By Gonzalo Vina
Nov. 25 (Bloomberg) -- Prime Minister Gordon Brown swept aside three decades of economic orthodoxy with tax increases on the rich and plans that will double Britain’s national debt.
Brown’s proposals yesterday to mitigate fallout from the global economic slump would cost 25.6 billion pounds ($38.7 billion) in the U.K.’s biggest round of stimulus since 1988.
The plan, which will result in the largest budget deficit among the Group of Seven industrialized nations, represents a retreat from policies that have shaped the British economy since Conservative Margaret Thatcher‘s 12-year tenure that began in 1979. Brown’s predecessor Tony Blair called himself a proponent of “New Labour” and advocated policies Thatcher had promoted, including spending restraint, low debt and tax cuts for the rich.

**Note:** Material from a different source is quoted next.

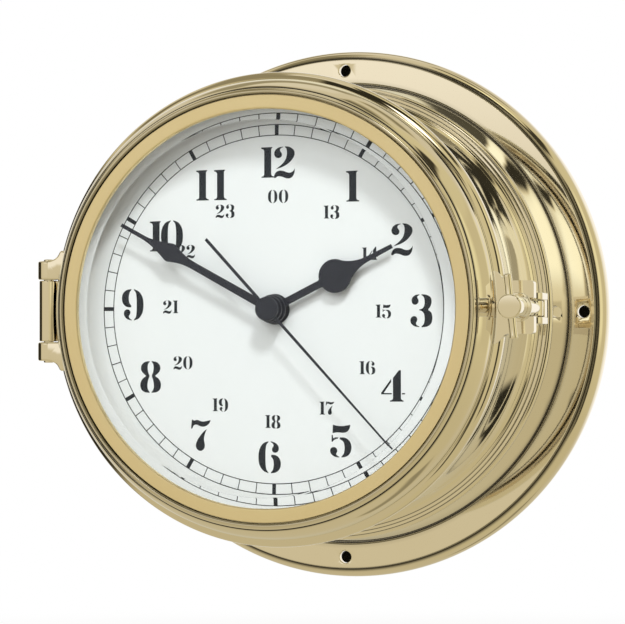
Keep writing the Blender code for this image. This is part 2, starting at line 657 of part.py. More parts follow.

“It is back to the 70s,” said Bill Jones, a political scientist at the University of Manchester. “It’s a return to the two-party divide and a temporary end to consensus politics. It’s like Labour has suddenly burst out of its straitjacket.”
Labour’s traditional union supporters backed the proposal by Brown, 57, to impose a new 45 percent tax on those earning more than 150,000 pounds a year, while opposition Conservatives accused him of irresponsibility for running up debt that will exceed 1 trillion pounds by 2014.
“This is a welcome warm-up exercise after 30 years of inaction and neo-liberal economics,” said Derek Simpson, joint general secretary of Britain’s largest trade union, Unite, which represents 2 million workers. “Gordon Brown has thrown off the shackles of New Labour to reveal the real Labour.”
Bull Markets
Britain isn’t alone in the shift from Thatcher-style policies that helped underpin a two-decade bull run in global stocks.
U.S. President-elect Barack Obama, 47, said he aims to create 2.5 million new U.S. jobs in a two-year plan that Democratic lawmakers including Senator Charles Schumer of New York said may be as big as $700 billion. German Chancellor Angela Merkel and French President Nicolas Sarkozy said today in Paris they’re considering further steps for a European Union stimulus package.
The worsening budget outlook prompted a slide in U.K. government bonds. Ten-year gilts yesterday snapped four days of gains and the cost of hedging against losses on government bonds climbed to an all-time high. Credit-default swaps on gilts rose as much as 4 basis points to 87.5, before falling back to 86, according to CMA Datavision prices.
VAT Cut
The biggest measure announced yesterday by Chancellor of the Exchequer Alistair Darling, 54, was a 12.5 billion-pound cut in the value-added tax, to spur consumers. The sales duty will fall to 15 percent from 17.5 percent. Brown will also offer help to workers on low incomes by making a previous tax cut permanent and increased aid to pensioners and people with children.
Brown’s stimulus, which lawmakers will consider in the first half of 2009, is the largest since 1988, when Thatcher’s finance minister, Nigel Lawson, provided a boost equivalent to 1.2 percent of gross domestic product. The so-called “Lawson Boom” that followed ended in a housing bust in the early 1990s. Today’s stimulus equals 1.1 percent of the economy’s value.
To help pay for the plan, Brown will raise the income tax rate on people making more than 150,000 pounds from the current top rate of 40 percent in the fiscal year starting in April 2011. That’s been the highest rate since 1988.
Under the new system, a person earning 200,000 pounds a year will pay 5,795 pounds more in taxes; at 150,000 pounds, the bill would rise by 3,040 pounds, while a person earning 100,000 pounds will pay 375 pounds more a year.
‘Big Headlines’
“It’s clearly something which they’re hoping to get big headlines on, and it will play well with the more traditional elements of the Labour Party,” said Peter Dixon, an economist at Commerzbank AG in London. “It’s the sort of thing which to a redistributive chancellor sounds good: that we’re going to soak the rich and those bankers that got us in this mess now.”
Yet the first recession since 1991 will sap tax receipts and drive the debt to a record high. Net debt will climb to 1.1 trillion pounds, or 57 percent of GDP, in the fiscal year through March 2014 from 526 billion pounds in the fiscal year that ended in March.
That gave the Conservatives a target for their criticism.
“In the end, all Labour Chancellors run out of money,” said George Osborne, 37, the Conservative spokesman on economic policy.